According to PM Mitchell, this 2 percentage points reduction will obviously affect Government’s revenue collection, but more importantly, it will help to stimulate the local economy, putting more disposable income in the hands of workers and for companies, affording them extra capital to potentially re-invest and grow their respective businesses.

Dr. Mitchell also announced relief for claimants who would have secured judgments against Government over the years for various infractions.

He said that government is keen to finally settle these claims, some of which will be done posthumously.

He spoke of a US$30 million loan received by government on concessionary terms from the World Bank to help reduce the public debt.

PM Mitchell stated that a portion of the funds will be used to compensate claimants, including those whose claims pre-date his ruling New National Party (NNP) administration.

The 2019 budget was presented against the backdrop of a deteriorating industrial relations climate in the country as hundreds of public officers including teachers are into the third week of a strike on demands for their constitutionally protected 25% gratuity and pension payments.




PM Mitchell did not offer any solutions to the issue but hinted that only persons who were eligible to receive pension were those who would have been appointed on the permanent establishment on or after April 4, 1983 to February 22, 1985.

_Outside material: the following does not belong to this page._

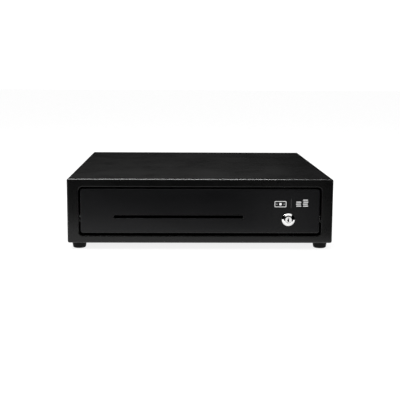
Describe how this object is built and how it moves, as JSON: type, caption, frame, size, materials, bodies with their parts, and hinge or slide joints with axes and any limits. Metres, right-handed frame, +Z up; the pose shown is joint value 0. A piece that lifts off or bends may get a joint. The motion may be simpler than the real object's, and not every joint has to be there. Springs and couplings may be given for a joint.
{
  "type": "cash drawer",
  "caption": "Black steel point-of-sale cash drawer on feet, with a slotted, key-locked front on ball-bearing runners, note bays, coin cups and a solenoid latch.",
  "frame": {"origin": "centre of the footprint, on the surface that the feet stand on", "axes": "+X to the user's right, +Y from the front to the back, +Z up; the drawer opens towards -Y"},
  "size_m": [0.41, 0.4203, 0.11],
  "materials": {
    "cover_paint": "fine-textured black powder coat",
    "pan_zinc": "zinc plated sheet steel, matt",
    "drawer_paint": "smooth black powder coat",
    "front_plastic": "moulded, fine spark-eroded grain",
    "foot_rubber": "matt black rubber",
    "screw_black": "black oxide",
    "screw_zinc": "bright zinc plate",
    "rail_steel": "zinc plated, rolled",
    "bearing_steel": "ground bearing steel",
    "lock_chrome": "polished chrome plate",
    "plug_nickel": "satin nickel plate",
    "spring_steel": "drawn spring wire",
    "till_plastic": "black ABS, light grain",
    "insert_plastic": "black ABS, light grain",
    "clip_plastic": "dark grey moulded acetal",
    "nylon_white": "natural nylon",
    "coil_copper": "enamelled copper winding",
    "board_green": "green solder mask",
    "jack_black": "black moulded socket",
    "wire_red": "red PVC insulation",
    "pad_rubber": "soft black rubber"
  },
  "bodies": {
    "housing": {"top_cover": "cover_paint", "base_pan": "drawer_paint", "foot_front_left": "foot_rubber", "foot_front_right": "foot_rubber", "foot_rear_left": "foot_rubber", "foot_rear_right": "foot_rubber", "foot_screws": "screw_zinc", "cover_screws": "screw_black", "lock_keeper": "pan_zinc", "fixed_rail_left": "rail_steel", "fixed_rail_right": "rail_steel", "rail_rivets": "screw_zinc", "front_axles": "rail_steel", "latch_bracket": "pan_zinc", "bracket_screws": "screw_zinc", "pivot_pin": "rail_steel", "pivot_clip": "screw_zinc", "solenoid_yoke": "rail_steel", "coil_bobbin": "nylon_white", "coil_winding": "coil_copper", "plunger_spring": "spring_steel", "switch_body": "jack_black", "jack_board": "board_green", "board_posts": "screw_zinc", "cable_jack": "jack_black", "coil_wires": "wire_red", "eject_post": "rail_steel", "eject_spring": "spring_steel"},
    "drawer": {"drawer_pan": "drawer_paint", "drawer_front": "front_plastic", "front_screws": "screw_zinc", "drawer_rail_left": "rail_steel", "drawer_rail_right": "rail_steel", "drawer_rivets": "screw_zinc", "rear_axles": "rail_steel", "striker": "pan_zinc", "striker_pin": "rail_steel", "eject_pad": "pad_rubber", "rod_bush": "nylon_white", "lock_barrel": "lock_chrome", "lock_nut": "screw_zinc", "cash_till": "till_plastic", "coin_insert": "insert_plastic", "clip_rod": "rail_steel"},
    "lock": {"lock_plug": "plug_nickel", "lock_cam": "rail_steel", "release_rod": "rail_steel"},
    "front_bearing_left": {"front_bearing_left": "bearing_steel"},
    "front_bearing_right": {"front_bearing_right": "bearing_steel"},
    "rear_bearing_left": {"rear_bearing_left": "bearing_steel"},
    "rear_bearing_right": {"rear_bearing_right": "bearing_steel"},
    "latch": {"latch_lever": "rail_steel"},
    "plunger": {"solenoid_plunger": "bearing_steel", "link_pin": "rail_steel"},
    "status_button": {"switch_button": "nylon_white"},
    "clip_1": {"bill_clip_1": "clip_plastic"},
    "clip_2": {"bill_clip_2": "clip_plastic"},
    "clip_3": {"bill_clip_3": "clip_plastic"},
    "clip_4": {"bill_clip_4": "clip_plastic"},
    "clip_5": {"bill_clip_5": "clip_plastic"}
  },
  "joints": [
    {"name": "drawer_slide", "type": "slide", "parent": "housing", "child": "drawer", "axis": [0, -1, 0], "range_m": [0, 0.335], "deforming": ["eject_spring"]},
    {"name": "lock_turn", "type": "hinge", "parent": "drawer", "child": "lock", "pos_m": [0.136, -0.207, 0.0472], "axis": [0, 1, 0], "range_deg": [-90, 90]},
    {"name": "latch_turn", "type": "hinge", "parent": "housing", "child": "latch", "pos_m": [0.102, 0.188, 0.04725], "axis": [0, 0, 1], "range_deg": [0, 18]},
    {"name": "plunger_slide", "type": "slide", "parent": "housing", "child": "plunger", "axis": [1, 0, 0], "range_m": [0, 0.0046], "deforming": ["plunger_spring"]},
    {"name": "button_slide", "type": "slide", "parent": "housing", "child": "status_button", "axis": [0, 1, 0], "range_m": [0, 0.00104]},
    {"name": "front_bearing_left_spin", "type": "hinge", "parent": "housing", "child": "front_bearing_left", "pos_m": [-0.1842, -0.185, 0.0427], "axis": [1, 0, 0], "continuous": true},
    {"name": "rear_bearing_left_spin", "type": "hinge", "parent": "drawer", "child": "rear_bearing_left", "pos_m": [-0.1917, 0.172, 0.0427], "axis": [1, 0, 0], "continuous": true},
    {"name": "front_bearing_right_spin", "type": "hinge", "parent": "housing", "child": "front_bearing_right", "pos_m": [0.1842, -0.185, 0.0427], "axis": [1, 0, 0], "continuous": true},
    {"name": "rear_bearing_right_spin", "type": "hinge", "parent": "drawer", "child": "rear_bearing_right", "pos_m": [0.1917, 0.172, 0.0427], "axis": [1, 0, 0], "continuous": true},
    {"name": "clip_1_lift", "type": "hinge", "parent": "drawer", "child": "clip_1", "pos_m": [-0.14152, 0.1338, 0.084], "axis": [-1, 0, 0], "range_deg": [0, 32], "stiffness_Nm_per_rad": 0.02, "springref_deg": -28.65},
    {"name": "clip_2_lift", "type": "hinge", "parent": "drawer", "child": "clip_2", "pos_m": [-0.07076, 0.1338, 0.084], "axis": [-1, 0, 0], "range_deg": [0, 32], "stiffness_Nm_per_rad": 0.02, "springref_deg": -28.65},
    {"name": "clip_3_lift", "type": "hinge", "parent": "drawer", "child": "clip_3", "pos_m": [0, 0.1338, 0.084], "axis": [-1, 0, 0], "range_deg": [0, 32], "stiffness_Nm_per_rad": 0.02, "springref_deg": -28.65},
    {"name": "clip_4_lift", "type": "hinge", "parent": "drawer", "child": "clip_4", "pos_m": [0.07076, 0.1338, 0.084], "axis": [-1, 0, 0], "range_deg": [0, 32], "stiffness_Nm_per_rad": 0.02, "springref_deg": -28.65},
    {"name": "clip_5_lift", "type": "hinge", "parent": "drawer", "child": "clip_5", "pos_m": [0.14152, 0.1338, 0.084], "axis": [-1, 0, 0], "range_deg": [0, 32], "stiffness_Nm_per_rad": 0.02, "springref_deg": -28.65}
  ],
  "couplings": [
    {"joint": "plunger_slide", "follows": "latch_turn", "m_per_rad": 0.014479},
    {"joint": "button_slide", "follows": "latch_turn", "m_per_rad": 0.0032402},
    {"joint": "front_bearing_left_spin", "follows": "drawer_slide", "rad_per_m": 125},
    {"joint": "rear_bearing_left_spin", "follows": "drawer_slide", "rad_per_m": 125},
    {"joint": "front_bearing_right_spin", "follows": "drawer_slide", "rad_per_m": 125},
    {"joint": "rear_bearing_right_spin", "follows": "drawer_slide", "rad_per_m": 125}
  ]
}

He did not make any mention to the 1998 Court of Appeal ruling of then OECS Chief Justice, Sir Dennis Byron in the Irvin McQueen VS PSC matter which restored pension to all qualified public officers regardless of when they joined the service.

Dr. Mitchell stated that in July, payments of EC $7.7 million were made to these persons to honour “our commitment to pension Restoration” and that “our efforts are now turned towards pension reform”.

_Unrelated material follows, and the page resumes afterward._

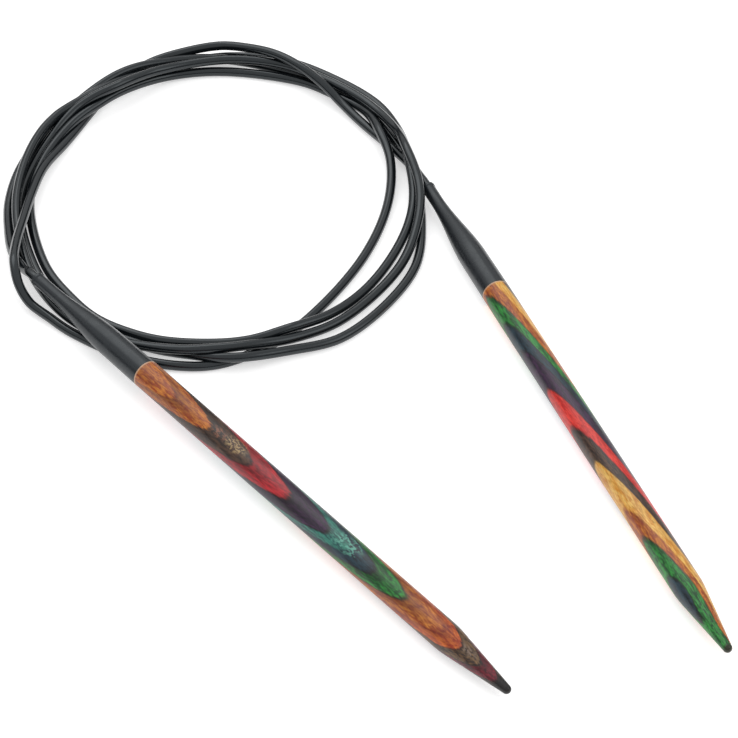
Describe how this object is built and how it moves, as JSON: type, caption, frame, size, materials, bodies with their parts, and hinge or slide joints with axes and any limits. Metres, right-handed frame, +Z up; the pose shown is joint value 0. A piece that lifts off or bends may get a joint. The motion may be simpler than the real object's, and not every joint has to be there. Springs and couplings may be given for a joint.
{
  "type": "circular knitting needle",
  "caption": "Circular knitting needle: tapered laminated wood tips in moulded sleeves, joined by a long thin cord that lies in a loose coil.",
  "frame": {"origin": "on the surface that the needle lies on, under the middle of the box around the two rigid needles", "axes": "+Z up from the surface; the needles point towards -Y, and the coil of cord lies towards +Y"},
  "size_m": [0.1331, 0.1817, 0.0074],
  "materials": {
    "wood_green": "dyed birch veneer, polished to a satin sheen",
    "wood_teal": "dyed birch veneer, polished to a satin sheen",
    "wood_purple": "dyed birch veneer, polished to a satin sheen",
    "wood_red": "dyed birch veneer, polished to a satin sheen",
    "wood_dark_brown": "dyed birch veneer, polished to a satin sheen",
    "wood_amber": "dyed birch veneer, polished to a satin sheen",
    "wood_orange_brown": "dyed birch veneer, polished to a satin sheen",
    "cord": "glossy black nylon",
    "sleeve": "satin black moulded plastic",
    "ferrule": "crimped brass"
  },
  "bodies": {
    "cord": {"cord_coil": "cord", "left_cord_lead": "cord", "right_cord_lead": "cord"},
    "left_needle": {"left_cord_end": "cord", "left_ferrule": "ferrule", "left_sleeve": "sleeve", "left_veneer_01": "wood_orange_brown", "left_veneer_02": "wood_orange_brown", "left_veneer_03": "wood_dark_brown", "left_veneer_04": "wood_red", "left_veneer_05": "wood_purple", "left_veneer_06": "wood_teal", "left_veneer_07": "wood_green", "left_veneer_08": "wood_orange_brown", "left_veneer_09": "wood_orange_brown", "left_veneer_10": "wood_dark_brown", "left_veneer_11": "wood_red", "left_veneer_12": "wood_purple"},
    "right_needle": {"right_cord_end": "cord", "right_ferrule": "ferrule", "right_sleeve": "sleeve", "right_veneer_01": "wood_red", "right_veneer_02": "wood_dark_brown", "right_veneer_03": "wood_amber", "right_veneer_04": "wood_orange_brown", "right_veneer_05": "wood_green", "right_veneer_06": "wood_teal", "right_veneer_07": "wood_purple", "right_veneer_08": "wood_red", "right_veneer_09": "wood_dark_brown", "right_veneer_10": "wood_amber", "right_veneer_11": "wood_orange_brown", "right_veneer_12": "wood_green", "right_veneer_13": "wood_teal"}
  },
  "joints": [
    {"name": "left_swing", "type": "hinge", "parent": "cord", "child": "left_needle", "pos_m": [-0.06384, 0.03927, 0.00524], "axis": [0, 0, 1], "range_deg": [-40, 5]},
    {"name": "right_swing", "type": "hinge", "parent": "cord", "child": "right_needle", "pos_m": [0.0116, 0.07065, 0.00275], "axis": [0, 0, 1], "range_deg": [-5, 40]}
  ]
}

He called for the Government Negotiating Team (GNT) led by Cabinet Secretary, Beryl Isaac and the leadership of the public sector trade unions to “continue the dialogue and work together to achieve a resolution that is in the best interest of our country and all its citizens” but based on affordability and sustainability.

He said: Government stands ready and willing to continue to engage the unions to determine the most fiscally-prudent pathway to address the post 1985 workers. We remain committed to offering the best possible package to workers within the context of the Fiscal Responsibility Law.

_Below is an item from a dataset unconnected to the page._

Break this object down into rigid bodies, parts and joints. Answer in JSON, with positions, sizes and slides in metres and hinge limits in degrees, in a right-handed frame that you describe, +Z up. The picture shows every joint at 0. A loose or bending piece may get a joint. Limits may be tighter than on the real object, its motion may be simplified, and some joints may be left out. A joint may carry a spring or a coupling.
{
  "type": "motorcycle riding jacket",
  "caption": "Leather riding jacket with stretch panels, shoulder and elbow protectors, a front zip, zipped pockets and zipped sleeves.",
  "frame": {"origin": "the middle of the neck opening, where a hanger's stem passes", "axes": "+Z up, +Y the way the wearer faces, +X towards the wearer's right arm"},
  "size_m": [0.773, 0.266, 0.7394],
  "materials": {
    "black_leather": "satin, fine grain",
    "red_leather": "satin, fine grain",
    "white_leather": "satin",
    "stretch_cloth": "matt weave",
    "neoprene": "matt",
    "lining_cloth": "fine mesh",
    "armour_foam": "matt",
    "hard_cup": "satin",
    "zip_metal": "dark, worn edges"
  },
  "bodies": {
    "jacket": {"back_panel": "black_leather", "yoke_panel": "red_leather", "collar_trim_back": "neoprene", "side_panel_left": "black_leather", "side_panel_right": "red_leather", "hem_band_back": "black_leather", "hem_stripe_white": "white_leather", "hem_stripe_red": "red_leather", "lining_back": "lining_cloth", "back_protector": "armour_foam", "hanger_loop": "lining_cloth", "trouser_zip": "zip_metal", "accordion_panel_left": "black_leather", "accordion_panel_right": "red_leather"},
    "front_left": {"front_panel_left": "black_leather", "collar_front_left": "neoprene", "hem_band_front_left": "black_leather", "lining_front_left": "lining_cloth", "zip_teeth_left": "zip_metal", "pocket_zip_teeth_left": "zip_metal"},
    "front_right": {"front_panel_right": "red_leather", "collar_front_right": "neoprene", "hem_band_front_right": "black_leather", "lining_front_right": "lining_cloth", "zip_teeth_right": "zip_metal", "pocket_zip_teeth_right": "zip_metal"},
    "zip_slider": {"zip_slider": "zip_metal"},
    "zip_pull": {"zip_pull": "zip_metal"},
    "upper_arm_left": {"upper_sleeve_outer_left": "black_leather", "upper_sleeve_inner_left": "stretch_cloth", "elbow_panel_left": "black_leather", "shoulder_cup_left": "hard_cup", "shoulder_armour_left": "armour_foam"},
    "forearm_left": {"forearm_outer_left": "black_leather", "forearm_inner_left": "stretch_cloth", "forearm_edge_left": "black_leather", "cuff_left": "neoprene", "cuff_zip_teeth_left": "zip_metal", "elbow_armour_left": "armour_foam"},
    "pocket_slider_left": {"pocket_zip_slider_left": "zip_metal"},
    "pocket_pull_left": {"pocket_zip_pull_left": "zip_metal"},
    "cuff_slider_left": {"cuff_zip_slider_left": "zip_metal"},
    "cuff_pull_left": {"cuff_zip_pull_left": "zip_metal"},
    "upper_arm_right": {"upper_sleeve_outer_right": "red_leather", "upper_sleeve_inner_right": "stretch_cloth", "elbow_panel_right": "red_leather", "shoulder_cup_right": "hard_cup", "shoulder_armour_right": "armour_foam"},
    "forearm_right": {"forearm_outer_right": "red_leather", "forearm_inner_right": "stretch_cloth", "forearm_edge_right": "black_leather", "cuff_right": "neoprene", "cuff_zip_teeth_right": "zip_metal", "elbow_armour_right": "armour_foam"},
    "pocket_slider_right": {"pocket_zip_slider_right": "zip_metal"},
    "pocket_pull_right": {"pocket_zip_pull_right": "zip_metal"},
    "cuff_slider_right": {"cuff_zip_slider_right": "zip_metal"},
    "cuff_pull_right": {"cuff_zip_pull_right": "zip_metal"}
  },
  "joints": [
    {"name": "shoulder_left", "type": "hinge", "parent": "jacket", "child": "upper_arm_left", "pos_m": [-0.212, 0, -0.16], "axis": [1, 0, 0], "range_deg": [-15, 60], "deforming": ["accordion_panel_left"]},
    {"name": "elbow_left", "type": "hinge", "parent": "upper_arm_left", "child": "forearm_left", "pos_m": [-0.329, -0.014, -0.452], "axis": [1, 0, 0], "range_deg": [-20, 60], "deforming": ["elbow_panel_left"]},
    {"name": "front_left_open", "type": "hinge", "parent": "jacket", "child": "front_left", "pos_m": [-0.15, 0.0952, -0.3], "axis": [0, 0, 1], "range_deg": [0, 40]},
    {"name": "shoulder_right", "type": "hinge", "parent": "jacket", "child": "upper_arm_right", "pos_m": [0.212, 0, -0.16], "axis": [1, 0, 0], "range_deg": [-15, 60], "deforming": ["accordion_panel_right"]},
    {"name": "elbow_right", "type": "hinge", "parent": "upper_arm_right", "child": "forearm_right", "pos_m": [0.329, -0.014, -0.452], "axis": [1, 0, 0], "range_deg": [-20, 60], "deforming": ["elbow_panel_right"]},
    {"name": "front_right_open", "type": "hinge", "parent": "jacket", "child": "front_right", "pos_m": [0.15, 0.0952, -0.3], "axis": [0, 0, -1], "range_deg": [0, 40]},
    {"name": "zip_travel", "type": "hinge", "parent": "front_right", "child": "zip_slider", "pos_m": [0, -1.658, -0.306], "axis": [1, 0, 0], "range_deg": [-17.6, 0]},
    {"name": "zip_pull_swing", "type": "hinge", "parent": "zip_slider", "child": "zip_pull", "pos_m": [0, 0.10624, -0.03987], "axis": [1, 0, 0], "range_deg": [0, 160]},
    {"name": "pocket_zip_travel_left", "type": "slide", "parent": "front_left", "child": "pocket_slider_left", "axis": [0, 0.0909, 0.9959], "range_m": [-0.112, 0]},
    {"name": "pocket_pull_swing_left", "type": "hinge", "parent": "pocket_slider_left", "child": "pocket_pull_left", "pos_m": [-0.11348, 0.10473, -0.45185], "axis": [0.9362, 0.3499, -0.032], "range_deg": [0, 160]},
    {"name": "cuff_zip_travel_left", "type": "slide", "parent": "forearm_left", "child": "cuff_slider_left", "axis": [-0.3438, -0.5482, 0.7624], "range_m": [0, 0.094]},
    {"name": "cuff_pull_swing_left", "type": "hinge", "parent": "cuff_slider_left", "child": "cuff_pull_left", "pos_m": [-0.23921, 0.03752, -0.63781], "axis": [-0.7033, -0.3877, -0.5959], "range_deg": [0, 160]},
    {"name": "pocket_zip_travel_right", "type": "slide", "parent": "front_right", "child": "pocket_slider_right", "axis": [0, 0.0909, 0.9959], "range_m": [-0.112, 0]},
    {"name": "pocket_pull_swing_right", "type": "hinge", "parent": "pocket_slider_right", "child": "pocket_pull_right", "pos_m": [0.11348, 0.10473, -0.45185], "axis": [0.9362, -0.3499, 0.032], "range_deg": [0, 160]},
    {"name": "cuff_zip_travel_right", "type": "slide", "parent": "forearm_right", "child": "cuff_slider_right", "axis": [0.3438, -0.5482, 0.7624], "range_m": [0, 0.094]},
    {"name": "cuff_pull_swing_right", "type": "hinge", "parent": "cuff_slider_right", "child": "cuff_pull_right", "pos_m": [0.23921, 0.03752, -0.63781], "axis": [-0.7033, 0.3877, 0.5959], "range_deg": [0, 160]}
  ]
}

“Mr Speaker, acceding to the unions’ demands of 25% advanced payment of pension (gratuity) within the current construct, will cripple the country financially. It is simply not feasible given our current and projected revenue stream to meet these demands and furthermore to sustain them over the long term”, he added.

According to PM Mitchell, regional and international organisations have been cautioning that pension programmes must be managed carefully.

“…Mr. Speaker, we must be fiscally prudent with our decisions or we run the risk of undoing the tremendous gains we have made in recent years and lose considerable funding we have acquired through proven fiscal discipline”, he said.

The Prime Minister also informed the nation that government will not pay the striking workers for the days off the job.

He said: “…The issue of paying workers for the days on which industrial action was taken, is not just fiscally irresponsible but also morally bankrupt and politically unwise. Therefore,

Mr. Speaker, this Government cannot agree to such. Workers chose to withhold their labour, their unions should have a strike fund in place and should therefore be responsible for paying their lost wages. In other words Mr. Speaker, we fully agree that workers should be paid, just not by Government”.

Opposition Senator, Ron Redhead has dubbed the budget presentation as “fair” but raised issues with the tone used by Prime Minister Mitchell.

“I think I don’t like the tone used by the Prime Minister. I think it was inflamed. I don’t like the mention of the fiscal responsibility act as a means to determine whether or not we get resources, we don’t need an act to determine whether or not a country is going to get resources, we need to manage prudently and soundly”, he said.

Former NNP Senator, Devon Rachae told reporters after the presentation of the budget that he was pleased to hear the mention of skills development but was looking forward to see more focus on the scourge of sexual crimes.

“What stood out to me…is the estimates towards skills development. I think that is something that is very much needed. When we look at the employment rate …to really make the kind of dent that we would like to see…to get it to 10% or even lower, then it would be necessary to involve some type of skills. So the highlighting of plans to establish skill centres in various parishes that would train our people in furniture making, that would also train our people in uniform making, I think that’s one of the things that really stood out to me in the budget…”, he remarked.